[start DATASET EXCERPT]

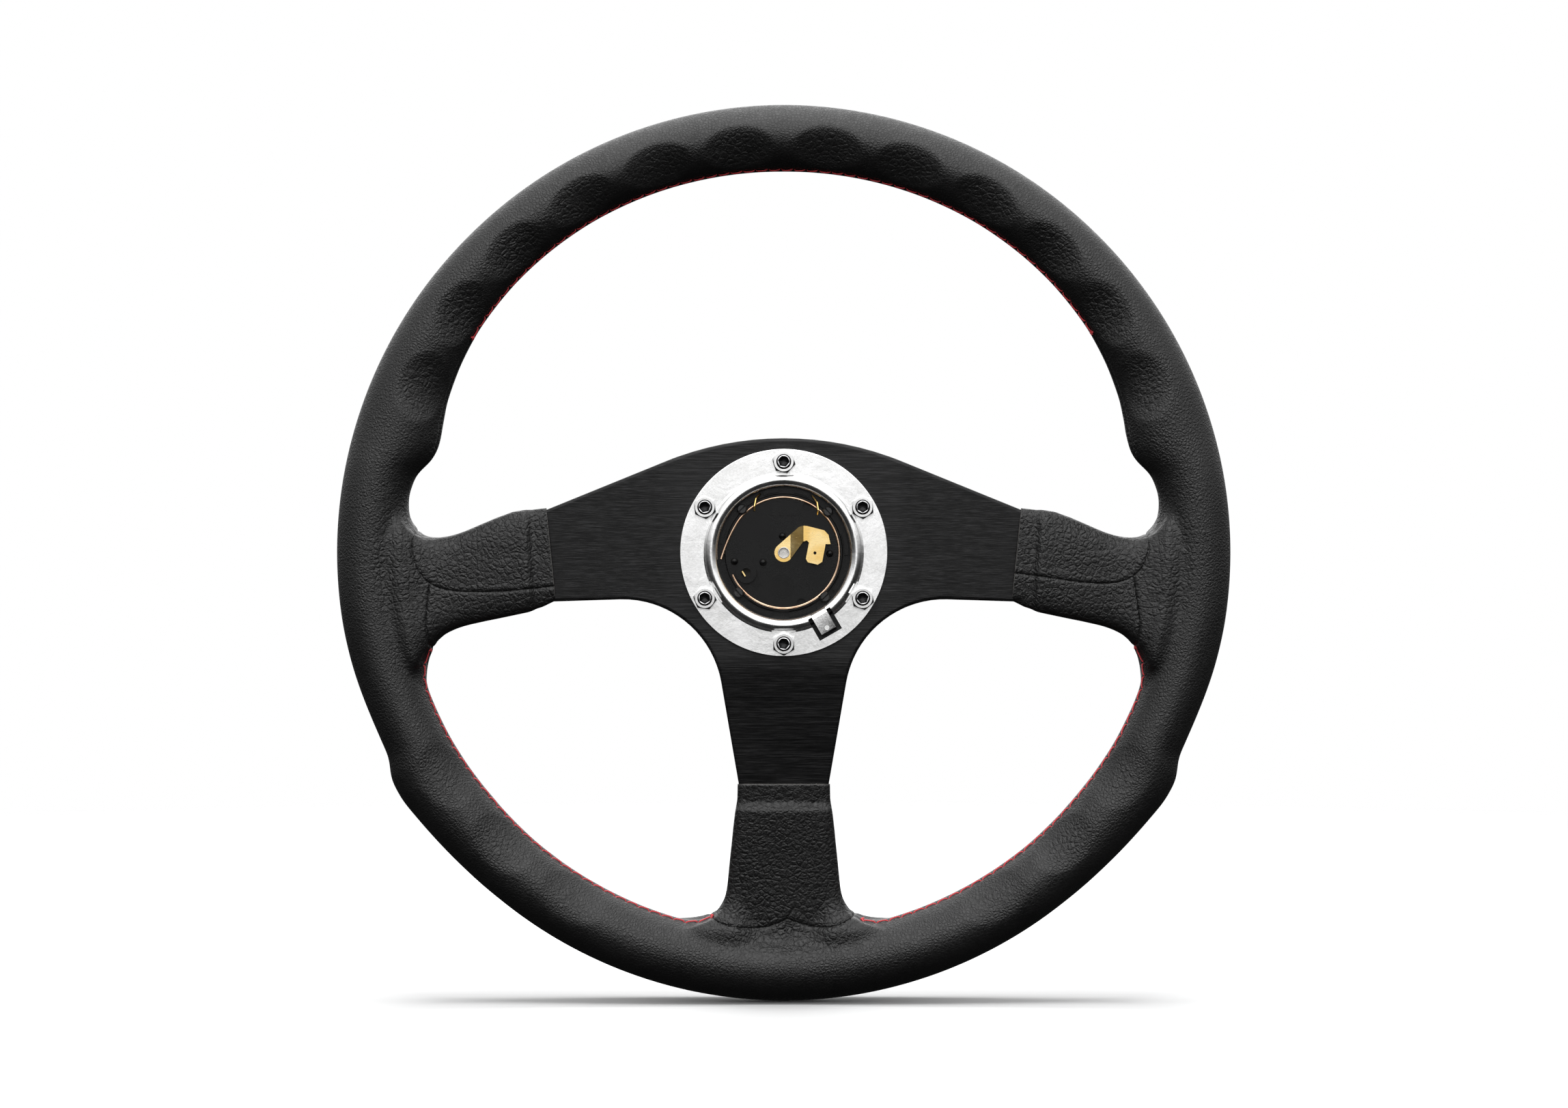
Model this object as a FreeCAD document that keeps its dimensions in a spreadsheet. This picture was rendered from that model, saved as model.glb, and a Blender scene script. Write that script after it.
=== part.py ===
import FreeCAD, Part
doc = FreeCAD.newDocument("steering_wheel")
import math
import os
import Sketcher
from FreeCAD import Vector, Rotation, Placement

# Steering wheel, upright. +Z is up, +Y points at the driver, -Y at the column.
# The origin is the centre of the six screw ends, in the plane of the nuts' rear faces.

sheet = doc.addObject("Spreadsheet::Sheet", "Sizes")
SIZES = [
    ("bolt_circle_radius", 35.0), ("bolt_hole_radius", 2.7), ("bolt_count", 6),
    ("flange_rear_plane", 4.0), ("flange_sheet", 1.2), ("flange_radius", 40.0),
    ("bead_mid_radius", 28.0), ("bead_outer_round", 2.4), ("bead_root_plane", 3.2),
    ("lip_front_plane", 7.0), ("flat_half_width", 4.6), ("flat_distance", 29.9),
    ("tab_width", 6.3), ("tab_window_half_width", 4.9), ("tab_window_outer", 36.4),
    ("plate_rear_plane", 5.2), ("plate_thickness", 4.0), ("plate_bend_start", 40.2),
    ("plate_bend_radius", 40.0), ("plate_bend_angle", 10.9), ("plate_edge_round", 1.3),
    ("hub_top_height", 44.2), ("hub_top_radius", 121.0), ("lower_arc_radius", 38.4),
    ("centre_hole_radius", 30.0), ("spoke_end_radius", 160.5),
    ("screw_shank_radius", 2.4), ("screw_end_radius", 2.5), ("screw_end_length", 1.6),
    ("screw_head_radius", 5.0), ("screw_socket_flats", 3.0), ("screw_socket_depth", 2.4),
    ("nut_flats", 8.0), ("nut_height", 4.0), ("nut_bore_radius", 2.45),
    ("rim_plane", 29.0), ("rim_mid_radius", 162.3), ("rim_half_width", 13.0),
    ("rim_side_height", 3.5), ("leather_thickness", 1.2), ("hoop_radius", 162.0),
    ("hoop_bar_radius", 4.5), ("sleeve_thickness", 11.6), ("sleeve_band_thickness", 6.6),
    ("thread_radius", 0.45), ("thread_circle_radius", 148.75), ("thread_plane", 24.0),
    ("base_disc_radius", 22.8), ("base_rear_plane", 6.0), ("base_step_plane", 7.4),
    ("base_front_plane", 8.6), ("base_flange_radius", 26.9), ("base_boss_radius", 3.9),
    ("base_boss_hole_radius", 1.9), ("base_pip_radius", 1.35), ("post_circle_radius", 23.3),
    ("post_radius", 1.2), ("post_hole_radius", 1.28), ("post_head_radius", 2.0),
    ("wire_circle_radius", 21.4), ("wire_radius", 0.45), ("wire_plane", 5.5),
    ("lug_sheet", 0.8), ("lug_hole_radius", 2.15), ("rivet_outer_radius", 2.1),
    ("rivet_bore_radius", 1.65), ("rivet_flange_radius", 2.3), ("hook_radius", 0.4),
    ("cap_radius", 29.4), ("cap_skirt_inner_radius", 27.8), ("cap_skirt_plane", 9.0),
    ("cap_inner_plane", 12.8), ("cap_front_plane", 15.4), ("badge_radius", 19.0),
    ("badge_ring_radius", 20.5), ("badge_floor_plane", 14.0), ("contact_radius", 11.0),
    ("contact_sheet", 0.5), ("contact_nose_radius", 2.0), ("contact_nose_plane", 10.55),
    ("spring_coil_radius", 1.9), ("spring_wire_radius", 0.28), ("spring_turns", 3.0),
]
for row, (alias, value) in enumerate(SIZES, start=1):
    sheet.set("A%d" % row, alias.replace("_", " "))
    sheet.set("B%d" % row, str(value))
    sheet.setAlias("B%d" % row, alias)
doc.recompute()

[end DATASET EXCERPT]

*TO BE DONE*.
Produce the lines from the top of the listing through the "from FreeCAD import" line exactly as they appear, with no additional output.

*SOLUTION TO THE EXERCISE*.
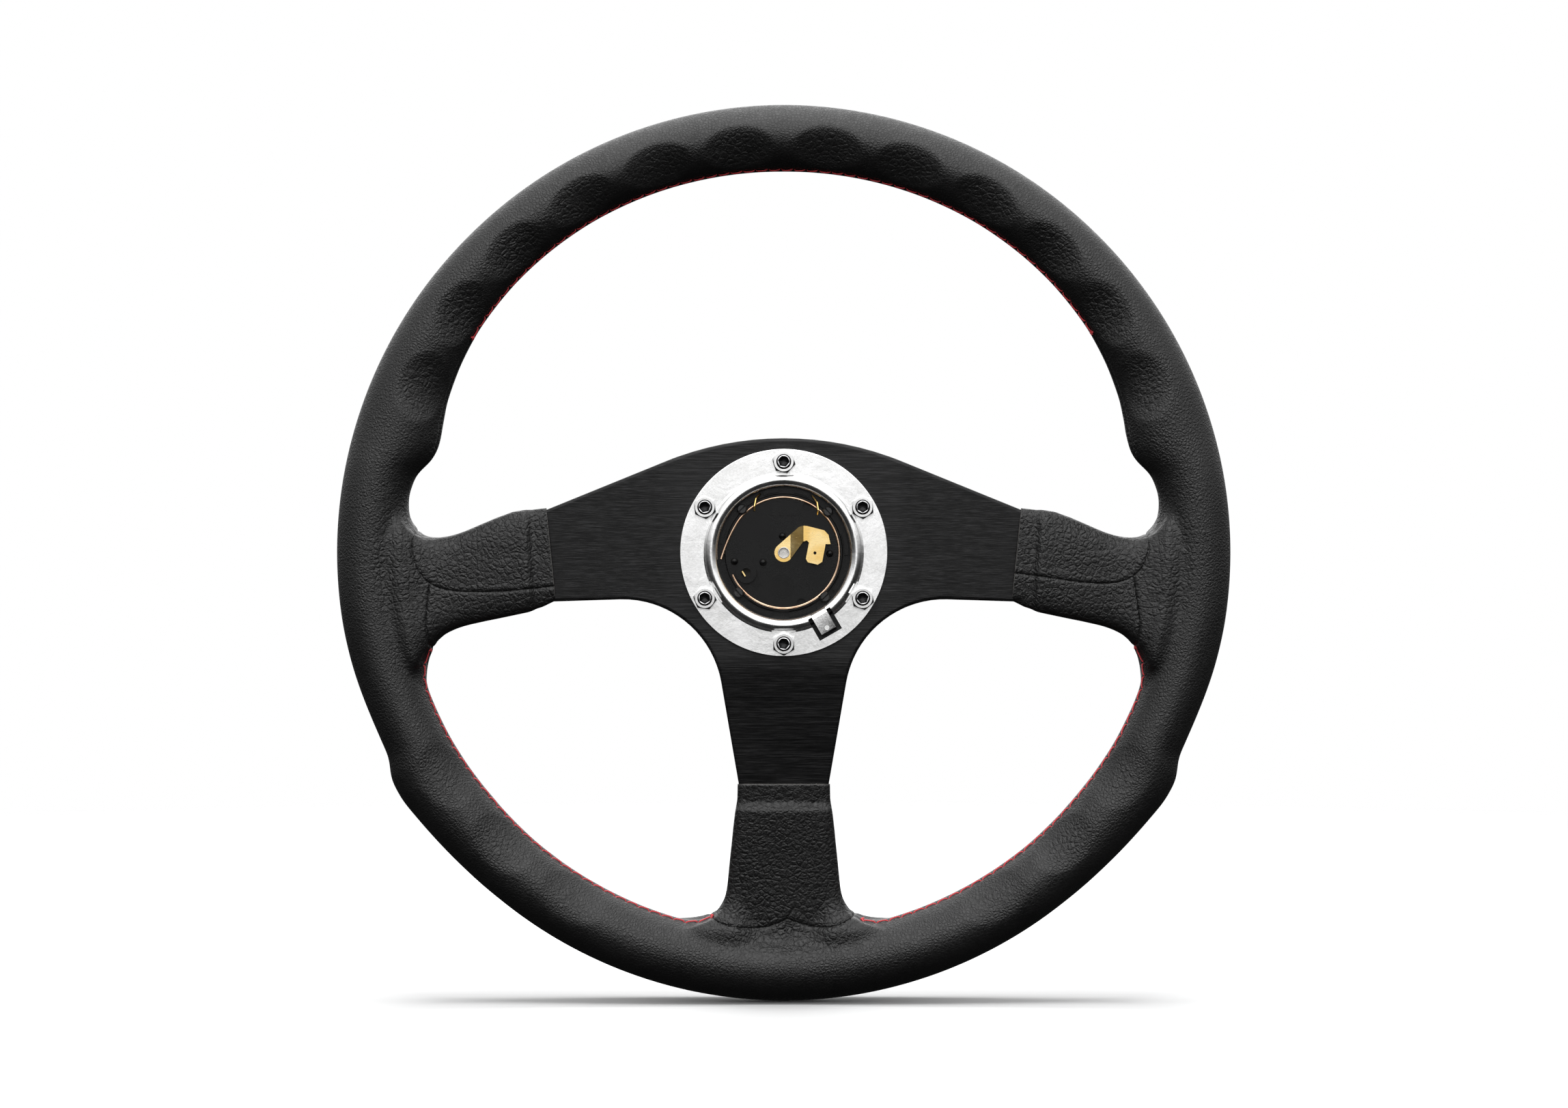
Model this object as a FreeCAD document that keeps its dimensions in a spreadsheet. This picture was rendered from that model, saved as model.glb, and a Blender scene script. Write that script after it.
=== part.py ===
import FreeCAD, Part
doc = FreeCAD.newDocument("steering_wheel")
import math
import os
import Sketcher
from FreeCAD import Vector, Rotation, Placement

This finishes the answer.